Vizinho inconveniente

A Fasciola hepatica gosta de conhecer os vizinhos. Quando seus ovos se abrem no organismo, faz questão de viajar pela corrente sanguínea e, assim, ir até o fígado, onde causa a hepatite. Típico exemplar de inquilino importuno, sua presença no prédio faz o hospedeiro ficar fraco. Os zeladores do edifício deviram barra sua entrada.

Gosto pelo esgoto

Como a maioria dos vermes, a Escherichia coli não é muito afeita a higiene. É encontrada em qualquer parte do sistema digestivo, mas é mais comum nos esgotos do corpo, o intestino. Nos adultos não chega a fazer muito mal. Em edifícios mais novos, porém, provoca diarréias.

Alta temperatura

A inflamação causada pela Chlamydia trachomatis aparece em todo o sistema genital e urinário do homem e da mulher – uretra, vulva, vagina, útero e seu colo, trompas e ovários, pênis e testículos. Passa por contato genital e prospera com o calor.
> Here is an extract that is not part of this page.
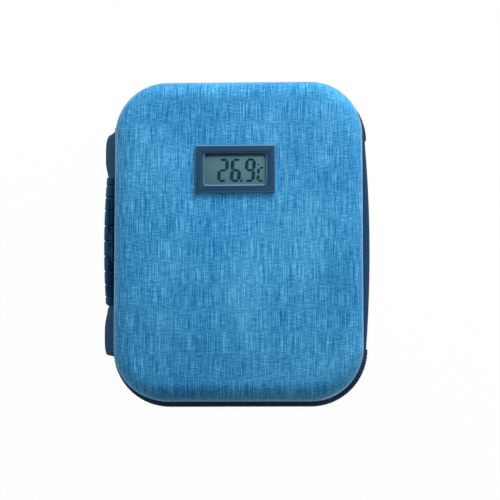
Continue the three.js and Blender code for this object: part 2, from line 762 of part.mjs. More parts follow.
// Housing: a box open to the front, with snap wings under the lid's wall, a battery bay
// through its floor and two rails that guide the battery door
const housingLow = -housingDepth;
const housingFloor = housingLow + housingWall;
const baySpan = 2 * cellRadius + cellSpacing / 2 + batteryBaySlack;
const bayHalfHeight = cellRadius + batteryBaySlack;
const doorHalfHeight = bayHalfHeight + doorMargin;
const doorHigh = housingLow - jointGap;
const doorLow = doorHigh - doorThickness;
function housing() {
  const halfX = housingWidth / 2;
  const halfY = housingHeight / 2;
  const outer = boxBetween([-halfX, halfX], [-halfY, halfY], [housingLow, 0]);
  const inX = halfX - housingWall;
  const inY = halfY - housingWall;
  const inside = boxBetween([-inX, inX], [-inY, inY], [housingFloor, cutOverrun]);
  const bayZ = [housingLow - cutOverrun, housingFloor + cutOverrun];
  const bay = boxBetween([-baySpan, baySpan], [-bayHalfHeight, bayHalfHeight], bayZ);
  const wingHigh = -shellWall - jointGap;
  const extras = [];
  for (const side of [-1, 1]) {
    extras.push(snapWing(side, halfX, wingHigh));
    const railIn = doorHalfHeight + jointGap;
    const railOut = railIn + railWall;
    const footLow = doorLow - jointGap - railFoot;
    const wallY = [side * railIn, side * railOut].sort((a, b) => a - b);
    const lipY = [side * (railIn - railLip), side * railOut].sort((a, b) => a - b);
    extras.push(boxBetween([-halfX, halfX], wallY, [footLow, housingFloor]));
    extras.push(boxBetween([-halfX, halfX], lipY, [footLow, footLow + railFoot]));
  }
  return cut(join(cut(outer, inside), ...extras), bay);
}
// A wedge that springs out under the lid's wall to hold the module in its cut-out
function snapWing(side, halfX, high) {
  const wedge = new THREE.Shape();
  wedge.moveTo(side * (halfX - housingWall / 2), high);
  wedge.lineTo(side * (halfX + wingReach), high);
  wedge.lineTo(side * (halfX + wingReach), high - wingReach / 2);
  wedge.lineTo(side * (halfX - housingWall / 2), high - wingDrop);
  wedge.closePath();
  return extrude(wedge, -wingWidth / 2, wingWidth / 2).rotateX(Math.PI / 2);
}
add(thermometer, "module_housing", housing(), blackPlastic);

// Behind the window: the display glass, its contact strip and the circuit board
const glassHigh = Math.min(-jointGap / 2, windowLow - jointGap);
const glassLow = glassHigh - glassThickness;
const glassHalfX = housingWidth / 2 - housingWall - glassSlack;
const glassHalfY = housingHeight / 2 - housingWall - glassSlack;
const glassX = [-glassHalfX, glassHalfX];
const glassY = [-glassHalfY, glassHalfY];
add(thermometer, "lcd_panel", boxBetween(glassX, glassY, [glassLow, glassHigh]), lcdGlass);
const zebraHigh = glassLow - jointGap;
const zebraLow = zebraHigh - zebraHeight;
const zebraY = [-glassHalfY, -glassHalfY + zebraWidth];
const zebraX = [-zebraLength / 2, zebraLength / 2];
add(thermometer, "zebra_connector", boxBetween(zebraX, zebraY, [zebraLow, zebraHigh]), conductiveRubber);
const boardHigh = zebraLow - jointGap;
const boardLow = boardHigh - boardThickness;
const boardHalfX = housingWidth / 2 - housingWall - boardSlack;
const boardHalfY = housingHeight / 2 - housingWall - boardSlack;
const boardX = [-boardHalfX, boardHalfX];
const boardY = [-boardHalfY, boardHalfY];
add(thermometer, "circuit_board", boxBetween(boardX, boardY, [boardLow, boardHigh]), boardGreen);

// Two button cells under the board, each with a spring contact
const contactHigh = boardLow - jointGap;
const contactLow = contactHigh - contactThickness;
const cellHigh = contactLow - jointGap;
const cellLow = cellHigh - cellHeight;
const cellX = cellRadius + cellSpacing / 2;
for (const [side, sign] of [["left", -1], ["right", 1]]) {
  const place = addGroup(thermometer, sign * cellX, 0, 0);
  const contactX = [-contactLength / 2, contactLength / 2];
  const contactY = [-contactWidth / 2, contactWidth / 2];
  const contact = boxBetween(contactX, contactY, [contactLow, contactHigh]);
  add(place, `battery_contact_${side}`, contact, springBrass);
  add(place, `battery_cell_${side}`, bar(cellRadius, cellLow, cellHigh), cellSteel);
}

// Battery door, with finger grooves across its back
function batteryDoor() {
  const doorX = [-doorLength / 2, doorLength / 2];
  const plate = boxBetween(doorX, [-doorHalfHeight, doorHalfHeight], [doorLow, doorHigh]);
  const grooves = Array.from({ length: doorGripCount }, (_, place) => {
    const x = doorLength / 2 - (place + 1) * doorGripPitch;
    const grooveX = [x - doorGripWidth / 2, x + doorGripWidth / 2];
    const grooveY = [-bayHalfHeight, bayHalfHeight];
    return boxBetween(grooveX, grooveY, [doorLow - cutOverrun, doorLow + doorGripDepth]);
  });
  return cut(plate, ...grooves);
}
add(thermometer, "battery_door", batteryDoor(), blackPlastic);

// Thermistor bead that reads the temperature inside the case
const beadHigh = housingLow - jointGap;
const beadY = doorHalfHeight + railWall + 2 * jointGap + beadRadius;
const bead = bar(beadRadius, beadHigh - beadLength, beadHigh);
add(thermometer, "sensor_bead", bead.translate(housingWidth * beadShare, beadY, 0), beadEpoxy);

export default insulinCase;
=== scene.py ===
"""Dresses the packed insulin cooling case with cloth, foam, zip and moulded pieces, in a studio."""

import math
from contextlib import contextmanager
from functools import reduce

import bmesh
import bpy
from bpy.props import FloatProperty, FloatVectorProperty, PointerProperty, StringProperty
from mathutils import Matrix, Vector


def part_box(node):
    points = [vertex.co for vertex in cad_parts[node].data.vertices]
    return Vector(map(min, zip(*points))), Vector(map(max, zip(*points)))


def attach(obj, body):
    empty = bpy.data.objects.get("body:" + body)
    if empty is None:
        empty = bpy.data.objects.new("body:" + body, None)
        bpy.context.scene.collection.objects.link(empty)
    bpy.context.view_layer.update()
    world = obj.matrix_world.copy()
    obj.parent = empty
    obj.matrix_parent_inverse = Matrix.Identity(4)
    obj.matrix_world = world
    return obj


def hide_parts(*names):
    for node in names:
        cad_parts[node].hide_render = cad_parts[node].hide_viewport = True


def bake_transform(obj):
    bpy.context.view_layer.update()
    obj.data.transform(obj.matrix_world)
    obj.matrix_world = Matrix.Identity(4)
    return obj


bl_info = {
    "name": "Insulin Cooling Case",
    "version": (1, 0, 0),
    "blender": (4, 5, 0),
    "location": "View3D > Sidebar > Cooling Case",
    "description": "Builds the visible pieces of a cooling case around its packed frame",
    "category": "Add Mesh",
}

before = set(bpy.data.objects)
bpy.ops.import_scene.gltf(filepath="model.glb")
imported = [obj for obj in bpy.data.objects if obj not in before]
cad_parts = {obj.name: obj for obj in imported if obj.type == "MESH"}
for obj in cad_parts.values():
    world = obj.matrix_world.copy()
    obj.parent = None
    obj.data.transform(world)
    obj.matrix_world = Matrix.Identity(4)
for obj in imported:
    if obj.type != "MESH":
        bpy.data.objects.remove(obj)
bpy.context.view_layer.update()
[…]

Em casos extremos, pode provocar impotência sexual em homens.

Malhadores

O Trichinella spiralis entra no corpo com a carne de porco mal cozida (incluindo salsichas) e vai morar na sala de ginástica do prédio – ou seja, nos músculos. Pode causar uma dor tão aguda que exige até hospitalização. Mede 4 milímetros de comprimento. Apesar do atlético lugar em que moram, as fêmeas duram no máximo dezesseis semanas. Os machos são ainda menos vigorosos: morrem logo depois da cópula.